“The cinema has given precisely one great artist to the world: Greta Garbo... unless you also count that damn mouse.”
Biography
The First Modern Woman - Greta Garbo was a transcendent actor who brought a new style of naturalistic acting to Hollywood.
In silent films the audience felt that they could read her thoughts. She built a large fan base among urban women because she represented feminine modernity. Her characters were complex and conflicted.
Garbo was born in Sweden in 1905 and grew up in a working-class family. She gained a place at the prestigious Royal Dramatic Theatre school, where she was a star pupil. This led to film roles in Europe. Then she signed with MGM and moved to Hollywood.
While Garbo quickly established herself as an international star in silent film, she became the most popular star in the world with the arrival of sound. In Anna Christie, audiences were mesmerized by her voice. In 1933, Garbo finished her MGM contract and began making films by project.

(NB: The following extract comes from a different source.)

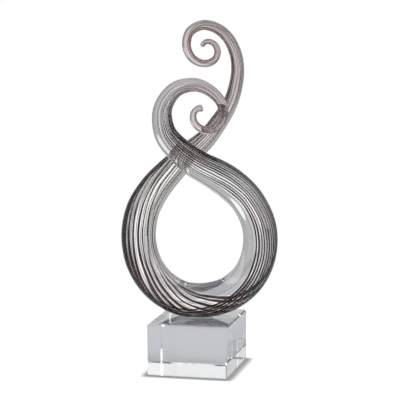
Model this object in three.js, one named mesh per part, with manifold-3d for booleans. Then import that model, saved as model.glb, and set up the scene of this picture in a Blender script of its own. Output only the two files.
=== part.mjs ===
// Hand-worked filigree glass sculpture, bonded to a block of optical crystal.
// One tapering rod of cased cane glass is bent into a curl, a ring, a crossing and a second curl.
// Millimetres, +Z up, the front faces -Y. The origin is the centre of the block's underside.
import * as THREE from 'three';
import { mergeVertices } from 'three/addons/utils/BufferGeometryUtils.js';
import Module from 'manifold-3d';

const wasm = await Module();
wasm.setup();

// Crystal block
const blockWidth = 80;
const blockDepth = 88;
const blockHeight = 51;
const blockChamfer = 1.2;

// Glue bond between the block and the flat ground on the rod
const bondThickness = 0.5;
const bondRim = 0.8; // how far the glue squeezes out past the ground flat
const groundDepth = 1.1; // how deep the flat is ground into the rod

// The rod, tip to tip
const rodRadius = 17; // at the ring, where the rod is full
const tipRadius = 2.5;
const tipRounding = 35; // degrees of the end that are fire-polished round
const strandGap = 0.5; // between the two strands where they cross

// The figure that the rod is bent to; every place in it is given in ring radii from the ring's centre
const ringRadius = 62.8; // from the ring's centre to the middle of the rod
const ringShift = 1.5; // the ring's centre lies this far right of the block's centre
const loopCentre = [0.091, 1.952]; // of the small loop: to the right, up
const curlCentre = [0.14, 2.968]; // of the upper curl: to the right, up

// Knots round a centre, in degrees from the right, anticlockwise as seen from the front
const upperCurlStart = 135;
const ringStart = 158;
const lowerCurlStart = 208;
const curlKnotStep = -36;
const ringKnotStep = 24;

// The rod's make-up across, in shares of its radius there
const casingBore = 0.66;
const caneOuter = 0.61;
const caneInner = 0.53;
const coreRadius = 0.48;

// Canes
const darkCanes = 14; // each has a white cane beside it
const caneArc = 190; // degrees of the round that the canes cover, clear glass fills the rest
const caneShare = 0.6; // how much of its place in the arc a cane fills
const offsetFade = 14; // millimetres from a tip in which the canes move back to the rod's middle

// Where the middle of the canes' arc faces, from one tip to the other at equal steps of knots:
// degrees from the rod's shaded side towards the back
const arcTurns = [
  10, 10, 12, 15, 20, 25, 30, 35, 42, 50, 60, 70, 75, 62,
  30, -3, -20, -32, -46, -52, -46, -34, -20, -8, 4, 12, 20,
];

// How far the canes' middle lies towards the shaded side, in shares of the rod's radius, tip to tip
const laneShifts = [0, 0.08, 0.12, 0.14, 0.14, 0.1, 0.04, 0.12, 0.13, 0.13, 0.18, 0.18, 0.1, 0];

// Facets
const casingSides = 12;
const coreSides = 8;
const bondSegments = 32;
const fullTurnPerStep = 20; // degrees of bend between two sections where the rod is full
const thinTurnPerStep = 29; // the same at a tip
const lengthPerStep = 120; // millimetres of straight rod between two sections
const trailSamples = 1600; // places measured along the rod to lay the sections by

const flatHeight = blockHeight + bondThickness;
const ringHeight = flatHeight - groundDepth + ringRadius + rodRadius;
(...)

She would deliver a carefully crafted blockbuster about once each year instead of rushing from role to role. Garbo’s independent films were tied to censorship. First because Queen Christina triggered the implementation of the Production Code and then because her subsequent films challenged the boundaries of the censorship regime. Two-Faced Woman, her final film in 1941, was condemned by the Legion of Decency as immoral.
Though this was her final film, Garbo worked on projects for fifteen years that never came to fruition, usually due to censorship issues. She refused to compromise on playing interesting and challenging female characters.

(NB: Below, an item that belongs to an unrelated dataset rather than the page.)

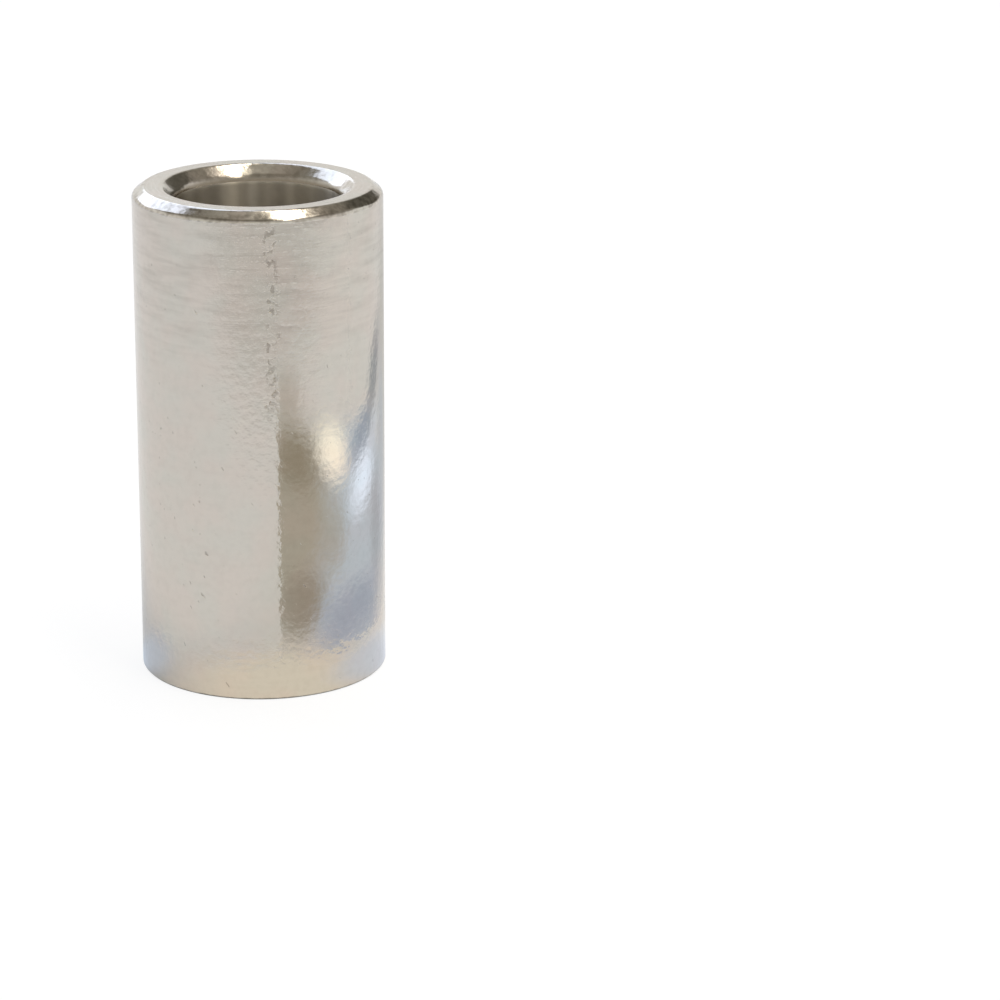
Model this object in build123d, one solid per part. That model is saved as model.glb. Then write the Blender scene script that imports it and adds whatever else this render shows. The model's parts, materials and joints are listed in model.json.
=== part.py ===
from build123d import *
import os

# Spacer sleeve: a plain unthreaded tube, turned in one piece from round bar. It slides over a screw
# and keeps two parts a fixed distance apart. All sizes are in millimetres. The sleeve's axis is +Z,
# and its foot end lies at z = 0.

# Driving dimensions
outer_diameter = 8.0  # turned outside
bore_diameter = 5.3  # clears an M5 screw
sleeve_length = 16.0  # the distance kept, from end face to end face

# The head end is faced, chamfered outside and countersunk inside
head_chamfer_width = 0.35  # how far the chamfer reaches in across the end face
head_chamfer_depth = 0.25  # how far the chamfer reaches down the outside
head_countersink = 0.40  # 45 degree lead-in at the bore's mouth

# The foot end is the one parted off from the bar, so its two edges are only broken
foot_edge_break = 0.06  # 45 degree break round the outside
foot_mouth_break = 0.20  # 45 degree break at the bore's mouth

head_rounding = 0.20  # the head end's corners, softened by its deburring
corner_radius = 0.04  # what tumbling rounds the foot end's corners to

# Worked out from the driving dimensions
outer_radius = outer_diameter / 2
bore_radius = bore_diameter / 2


def wall_corners():
    """The corners of the cut wall as (radius, height), from the foot's mouth round to the bore."""
    return [
        (bore_radius + foot_mouth_break, 0),
        (outer_radius - foot_edge_break, 0),
        (outer_radius, foot_edge_break),
        (outer_radius, sleeve_length - head_chamfer_depth),
        (outer_radius - head_chamfer_width, sleeve_length),
        (bore_radius + head_countersink, sleeve_length),
        (bore_radius, sleeve_length - head_countersink),
        (bore_radius, foot_mouth_break),
    ]


def wall_section():
    """One side of the sleeve cut along its axis: a long thin wall with its chamfers and rounding."""
    with BuildSketch(Plane.XZ) as section:
        with BuildLine():
            Polyline(*wall_corners(), close=True)
        make_face()
        head_corners = [corner for corner in section.vertices() if corner.Y > sleeve_length / 2]
        fillet(head_corners, radius=head_rounding)
        foot_corners = [corner for corner in section.vertices() if corner.Y < sleeve_length / 2]
        fillet(foot_corners, radius=corner_radius)
    return section.sketch


def turned_sleeve():
    """The whole sleeve: the wall's section carried once round the axis."""
    return revolve(wall_section(), axis=Axis.Z, revolution_arc=360)


os.makedirs("parts", exist_ok=True)
export_step(turned_sleeve(), "parts/spacer_sleeve.step")
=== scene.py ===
"""Looks of a spacer sleeve: a plain tube turned from bar and nickel plated, standing on a pale floor."""

import json
import logging
import math
from abc import ABC, abstractmethod
from dataclasses import dataclass
from enum import Enum

import bmesh
import bpy
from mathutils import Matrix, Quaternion, Vector

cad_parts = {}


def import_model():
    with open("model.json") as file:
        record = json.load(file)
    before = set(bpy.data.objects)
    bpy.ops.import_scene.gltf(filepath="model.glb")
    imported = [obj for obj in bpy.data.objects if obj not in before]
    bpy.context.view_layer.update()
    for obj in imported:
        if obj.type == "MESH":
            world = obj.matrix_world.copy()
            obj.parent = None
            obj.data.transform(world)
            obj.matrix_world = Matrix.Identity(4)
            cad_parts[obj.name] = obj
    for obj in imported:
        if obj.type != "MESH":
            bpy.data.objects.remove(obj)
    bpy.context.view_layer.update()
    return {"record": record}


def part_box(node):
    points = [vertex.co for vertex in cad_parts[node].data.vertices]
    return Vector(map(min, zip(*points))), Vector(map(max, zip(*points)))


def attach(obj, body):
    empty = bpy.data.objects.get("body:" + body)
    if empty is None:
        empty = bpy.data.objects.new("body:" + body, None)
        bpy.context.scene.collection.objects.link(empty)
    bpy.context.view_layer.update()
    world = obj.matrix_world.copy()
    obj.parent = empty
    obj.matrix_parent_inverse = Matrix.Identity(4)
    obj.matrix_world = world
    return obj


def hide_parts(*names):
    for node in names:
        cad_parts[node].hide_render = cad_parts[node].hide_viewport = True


LOG = logging.getLogger("spacer_sleeve")
MM = 0.001  # metres in a millimetre
WELD = 1e-7  # metres; spots closer than this are one
WHITE = (1.0, 1.0, 1.0, 1.0)
NODE = "spacer_sleeve"

# A Mix node has its sockets once for every data type, under the same names, so numbers tell them apart.
FACTOR = 0
FLOAT_A = 2
FLOAT_B = 3
FLOAT_RESULT = 0
COLOUR_A = 6
COLOUR_B = 7
COLOUR_RESULT = 2

Tree = bpy.types.NodeTree
Socket = bpy.types.NodeSocket
Levels = tuple[float, float]  # the two values of a noise between which a pattern goes from nothing to all
Stops = tuple[tuple[float, str], ...]  # a colour ramp's stops, each a place and an sRGB hex colour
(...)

Garbo would move to New York, traveled widely and spent time with her circle of friends in California, New York, and Europe. She overcame pernicious anemia, a condition that was fatal if not treated. This led her to eating a natural foods diet and exercising before either was generally popular. She was famous for her habit of walking everywhere.

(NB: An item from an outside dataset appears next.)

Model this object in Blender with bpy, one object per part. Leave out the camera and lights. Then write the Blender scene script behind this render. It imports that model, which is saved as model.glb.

Greta Garbo died in New York in 1990. She is buried at Skogskyrkogården in Stockholm, Sweden.
Her film roles
For two decades… 1922-1941
1922 - Luffar-Petter (or Peter the Tramp), her first appearance outside of advertising films for department stores
1924 - The Saga of Gösta Berling
1925 - The Joyless Street
1926 - Starred in three movies this year
Torrent, first American made movie and first movie for MGM
The Temptress
Flesh and the Devil
1927 - Love
1928 - Starred in three films this year
The Divine Woman
The Mysterious Lady
A Woman of Affairs
1929 - Busy year for Garbo with four movies
Wild Orchids
A Man’s Man
The Single Standard
The Kiss
1930 - Starred in three films this year
Anna Christie, her first ‘talkie’ marketed with the slogan “Garbo Talks!”
Romance
Anna Christie, the German-language version
1931 - Starred in three films this year
Inspiration
Susan Lenox (Her Fall and Rise)
Mata Hari
1932 - Starred in two movies this year
Grand Hotel
As You Desire Me
1933 - Queen Christina
1934 - The Painted Veil
1935 - Anna Karenina
1936 - Camille
1937 - Conquest
1939 - Ninotchka
1941 - Two-Faced Woman, her final film
During these many films, Garbo worked alongside greats like Mauritz Stiller, Clark Gable, Lars Hanson, John Gilbert, Georg Wilhelm Pabst, Lewis Stone, Nils Asther, Clarence Brown, William H. Daniels, John Barrymore, Joan Crawford, Lionel Barrymore, and many more.